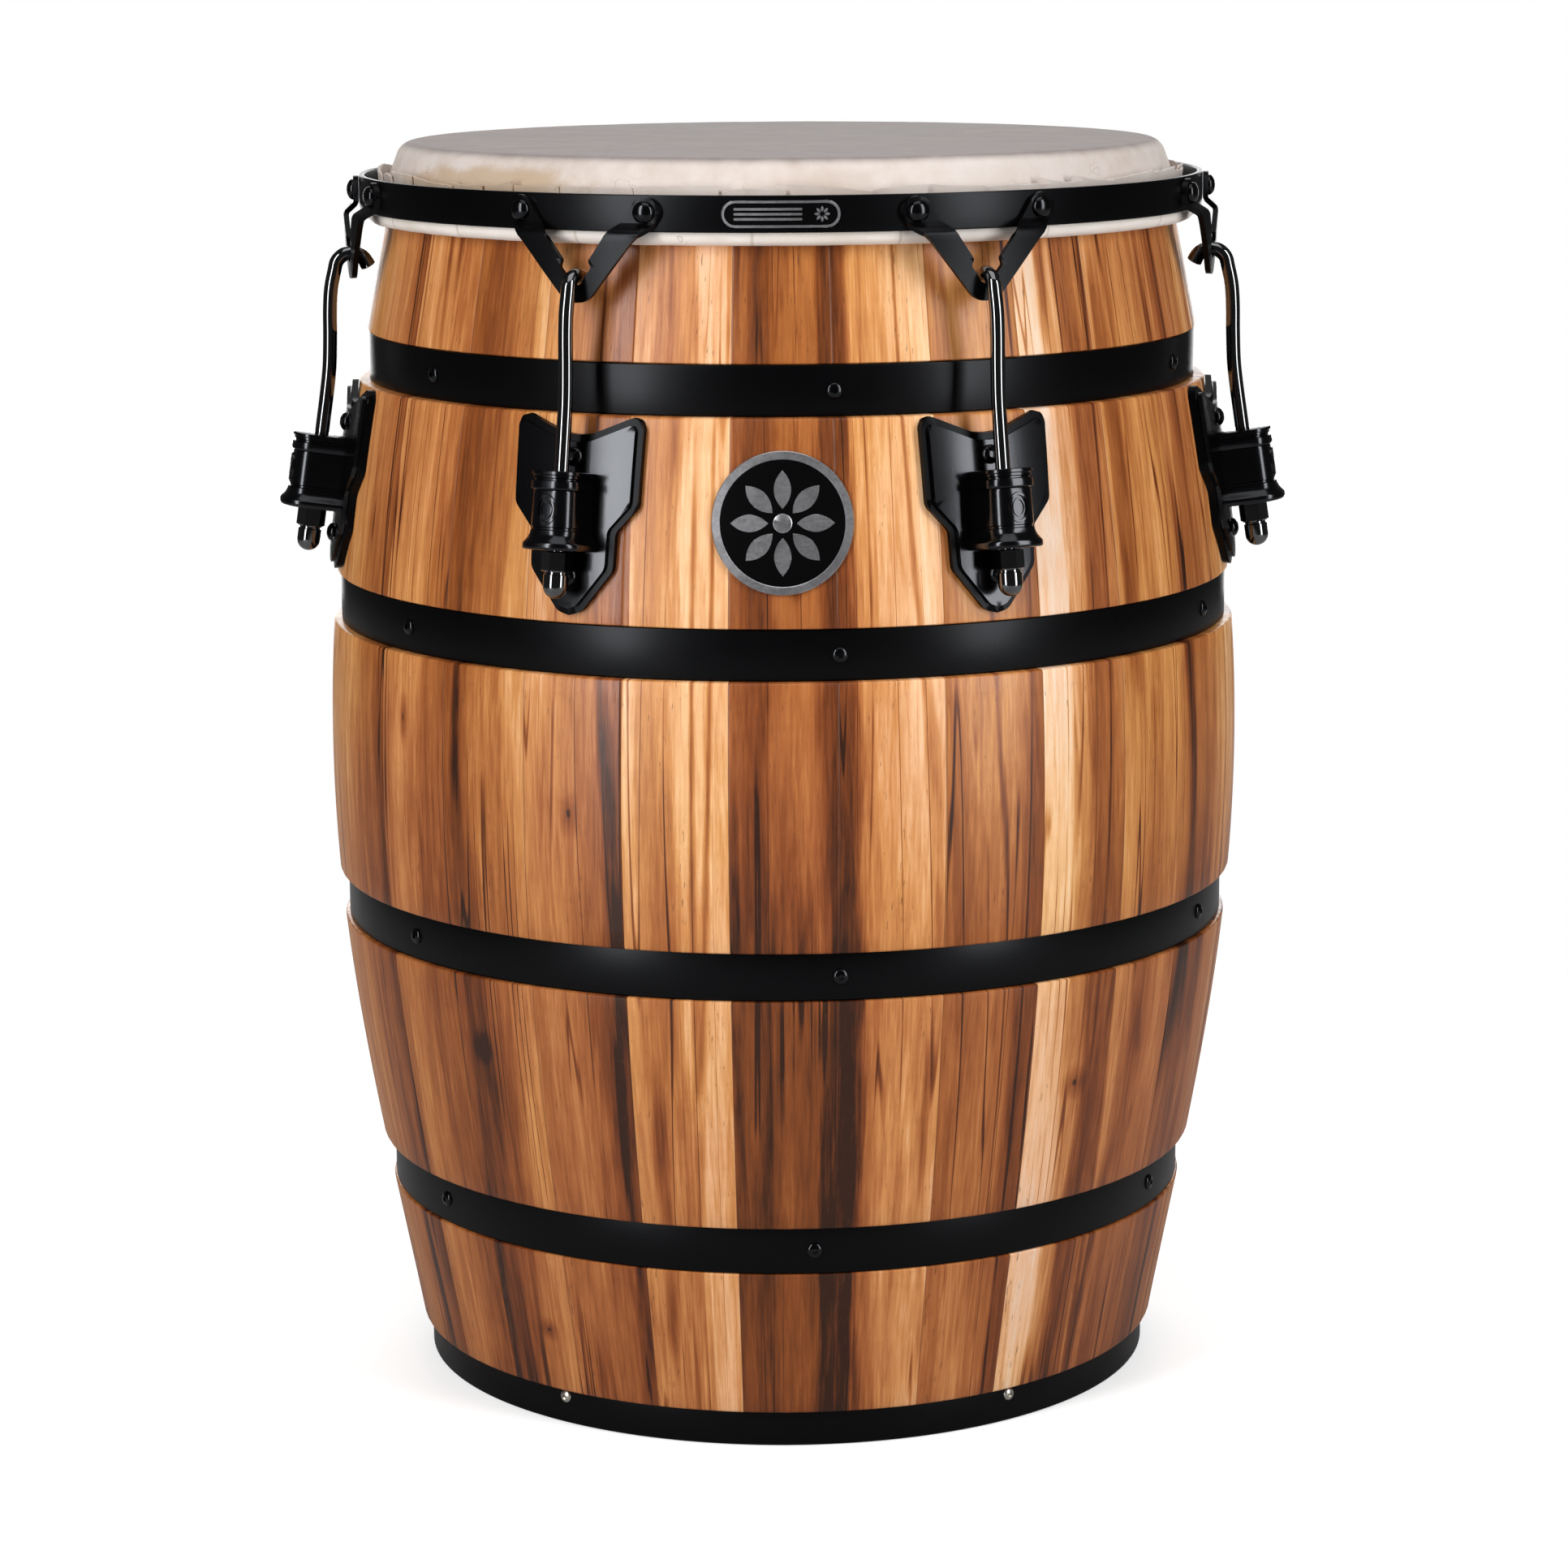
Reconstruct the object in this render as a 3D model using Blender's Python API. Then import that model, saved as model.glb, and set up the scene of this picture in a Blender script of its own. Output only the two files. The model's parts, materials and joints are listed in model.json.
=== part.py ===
"""A barrel-shaped hand drum of the conga family: a stave shell with steel hoops, a natural skin on a flesh hoop,
and seven tuning stations, each a V bracket on the rim, a hook rod, a cased side plate and a domed tuning nut.

Metres, +Z up. The player's side faces -Y. A "station" is one tuning point, modelled at the front of the drum
(outward is -Y) and turned about the drum's axis to its place.
"""

import bisect
import math

import bmesh
import bpy
from mathutils import Matrix, Vector

MM = 0.001
GAP = 0.3 * MM  # between pieces that touch

# Barrel shell
STATIONS = 7
SIDES = 5 * STATIONS  # facets round every large ring
BELLY_RADIUS = 263.6 * MM
BELLY_HEIGHT = 366.3 * MM
END_DROP = 48.9 * MM  # how much narrower the barrel is one SPAN away from the belly
SPAN = 360.0 * MM
FULLNESS = 0.36  # above 0 the ends run straighter than a parabola
WALL = 12.0 * MM
WALL_STEPS = 7  # rings of the wall's inside, counted from the top


def barrel_radius(height):
    """Outside radius of the turned staves."""
    t2 = ((height - BELLY_HEIGHT) / SPAN) ** 2
    return BELLY_RADIUS - END_DROP * ((1 + FULLNESS) * t2 - FULLNESS * t2 * t2)


# The head, the rim and the tuning gear are placed down from the head's top.
HEAD_TOP = 711.0 * MM
ROD_LINE_HEIGHT = HEAD_TOP - 161.5 * MM  # where the rod line enters the casing
CASING_LENGTH = 41.7 * MM
LOWER_BOLT_DROP = CASING_LENGTH + 14.5 * MM  # the nut hangs in front of this bolt

# Steel hoops: (name, bottom, width, how far the outside lies below the staves at the hoop's narrower edge).
# The upper two frame the side plates.
HOOPS = [
    ("shell_hoop_1", ROD_LINE_HEIGHT + 27.8 * MM, 27.1 * MM, 0.58 * MM),
    ("shell_hoop_2", ROD_LINE_HEIGHT - CASING_LENGTH - 68.4 * MM, 27.5 * MM, 1.91 * MM),
    ("shell_hoop_3", 265.6 * MM, 26.3 * MM, 2.40 * MM),
    ("shell_hoop_4", 106.1 * MM, 26.7 * MM, 1.26 * MM),
    ("base_hoop", 0.5 * MM, 20.0 * MM, 1.20 * MM),
]
HOOP_THICKNESS = 2.6 * MM

# Head
SKIN = 1.6 * MM
SHELL_TOP = HEAD_TOP - SKIN - 2 * GAP
COLLAR_HEIGHT = HEAD_TOP - 18.0 * MM
COLLAR_RADIUS = barrel_radius(COLLAR_HEIGHT) + 2.83 * MM  # outside of the skin there
COLLAR_SLOPE = math.radians(21.0)  # from vertical
CROWN_ROUNDING = 10.0 * MM
ROLL_RADIUS = 6.0 * MM  # skin wrapped round the flesh hoop
ROLL_HEIGHT = HEAD_TOP - 38.7 * MM
ROLL_CLEARANCE = 0.66 * MM  # the roll hangs clear of the staves
ROLL_CENTRE = barrel_radius(ROLL_HEIGHT) + ROLL_CLEARANCE + ROLL_RADIUS
FLAP_TOP = HEAD_TOP - 14.5 * MM
# the cut edge of the skin, from the roll's centre: how far inwards at its foot and at its top, and its foot's rise
FLAP_FOOT, FLAP_LEAN, FLAP_RISE = 3.2 * MM, 3.0 * MM, 2.6 * MM

# Tuning rim
RIM_THICKNESS = 3.0 * MM
RIM_CLEARANCE = 0.6 * MM  # between the roll and the inside of the band
RIM_RADIUS = ROLL_CENTRE + ROLL_RADIUS + RIM_CLEARANCE + RIM_THICKNESS
RIM_TOP = HEAD_TOP - 17.9 * MM
RIM_WIDTH = 19.4 * MM
RIM_BOTTOM = RIM_TOP - RIM_WIDTH
LIP_WIDTH = 5.6 * MM
LIP_HEIGHT = 3.5 * MM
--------
Recopy all the lines exactly as they appear.

* _FINISHED ANSWER_:
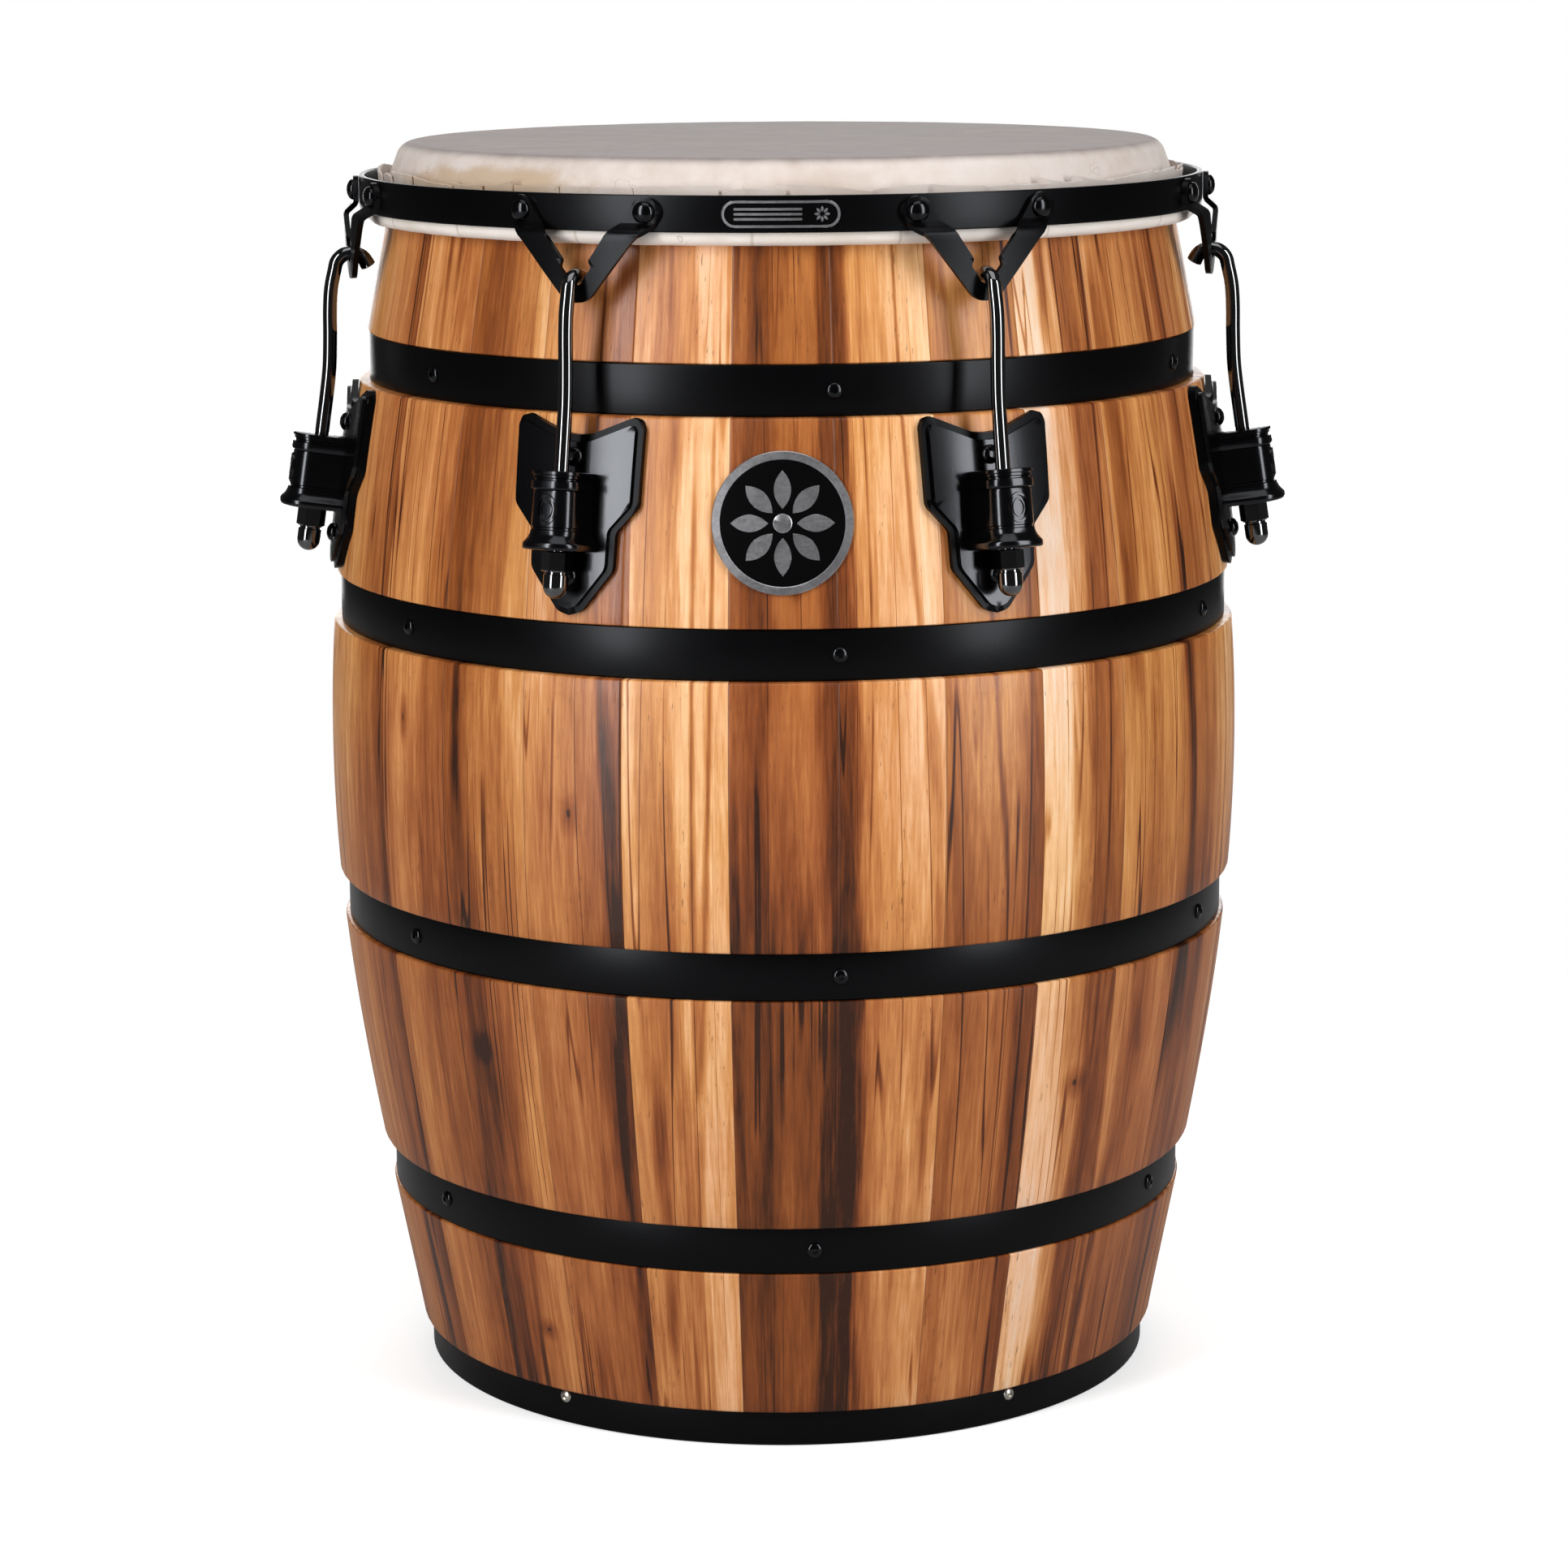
Reconstruct the object in this render as a 3D model using Blender's Python API. Then import that model, saved as model.glb, and set up the scene of this picture in a Blender script of its own. Output only the two files. The model's parts, materials and joints are listed in model.json.
=== part.py ===
"""A barrel-shaped hand drum of the conga family: a stave shell with steel hoops, a natural skin on a flesh hoop,
and seven tuning stations, each a V bracket on the rim, a hook rod, a cased side plate and a domed tuning nut.

Metres, +Z up. The player's side faces -Y. A "station" is one tuning point, modelled at the front of the drum
(outward is -Y) and turned about the drum's axis to its place.
"""

import bisect
import math

import bmesh
import bpy
from mathutils import Matrix, Vector

MM = 0.001
GAP = 0.3 * MM  # between pieces that touch

# Barrel shell
STATIONS = 7
SIDES = 5 * STATIONS  # facets round every large ring
BELLY_RADIUS = 263.6 * MM
BELLY_HEIGHT = 366.3 * MM
END_DROP = 48.9 * MM  # how much narrower the barrel is one SPAN away from the belly
SPAN = 360.0 * MM
FULLNESS = 0.36  # above 0 the ends run straighter than a parabola
WALL = 12.0 * MM
WALL_STEPS = 7  # rings of the wall's inside, counted from the top


def barrel_radius(height):
    """Outside radius of the turned staves."""
    t2 = ((height - BELLY_HEIGHT) / SPAN) ** 2
    return BELLY_RADIUS - END_DROP * ((1 + FULLNESS) * t2 - FULLNESS * t2 * t2)


# The head, the rim and the tuning gear are placed down from the head's top.
HEAD_TOP = 711.0 * MM
ROD_LINE_HEIGHT = HEAD_TOP - 161.5 * MM  # where the rod line enters the casing
CASING_LENGTH = 41.7 * MM
LOWER_BOLT_DROP = CASING_LENGTH + 14.5 * MM  # the nut hangs in front of this bolt

# Steel hoops: (name, bottom, width, how far the outside lies below the staves at the hoop's narrower edge).
# The upper two frame the side plates.
HOOPS = [
    ("shell_hoop_1", ROD_LINE_HEIGHT + 27.8 * MM, 27.1 * MM, 0.58 * MM),
    ("shell_hoop_2", ROD_LINE_HEIGHT - CASING_LENGTH - 68.4 * MM, 27.5 * MM, 1.91 * MM),
    ("shell_hoop_3", 265.6 * MM, 26.3 * MM, 2.40 * MM),
    ("shell_hoop_4", 106.1 * MM, 26.7 * MM, 1.26 * MM),
    ("base_hoop", 0.5 * MM, 20.0 * MM, 1.20 * MM),
]
HOOP_THICKNESS = 2.6 * MM

# Head
SKIN = 1.6 * MM
SHELL_TOP = HEAD_TOP - SKIN - 2 * GAP
COLLAR_HEIGHT = HEAD_TOP - 18.0 * MM
COLLAR_RADIUS = barrel_radius(COLLAR_HEIGHT) + 2.83 * MM  # outside of the skin there
COLLAR_SLOPE = math.radians(21.0)  # from vertical
CROWN_ROUNDING = 10.0 * MM
ROLL_RADIUS = 6.0 * MM  # skin wrapped round the flesh hoop
ROLL_HEIGHT = HEAD_TOP - 38.7 * MM
ROLL_CLEARANCE = 0.66 * MM  # the roll hangs clear of the staves
ROLL_CENTRE = barrel_radius(ROLL_HEIGHT) + ROLL_CLEARANCE + ROLL_RADIUS
FLAP_TOP = HEAD_TOP - 14.5 * MM
# the cut edge of the skin, from the roll's centre: how far inwards at its foot and at its top, and its foot's rise
FLAP_FOOT, FLAP_LEAN, FLAP_RISE = 3.2 * MM, 3.0 * MM, 2.6 * MM

# Tuning rim
RIM_THICKNESS = 3.0 * MM
RIM_CLEARANCE = 0.6 * MM  # between the roll and the inside of the band
RIM_RADIUS = ROLL_CENTRE + ROLL_RADIUS + RIM_CLEARANCE + RIM_THICKNESS
RIM_TOP = HEAD_TOP - 17.9 * MM
RIM_WIDTH = 19.4 * MM
RIM_BOTTOM = RIM_TOP - RIM_WIDTH
LIP_WIDTH = 5.6 * MM
LIP_HEIGHT = 3.5 * MM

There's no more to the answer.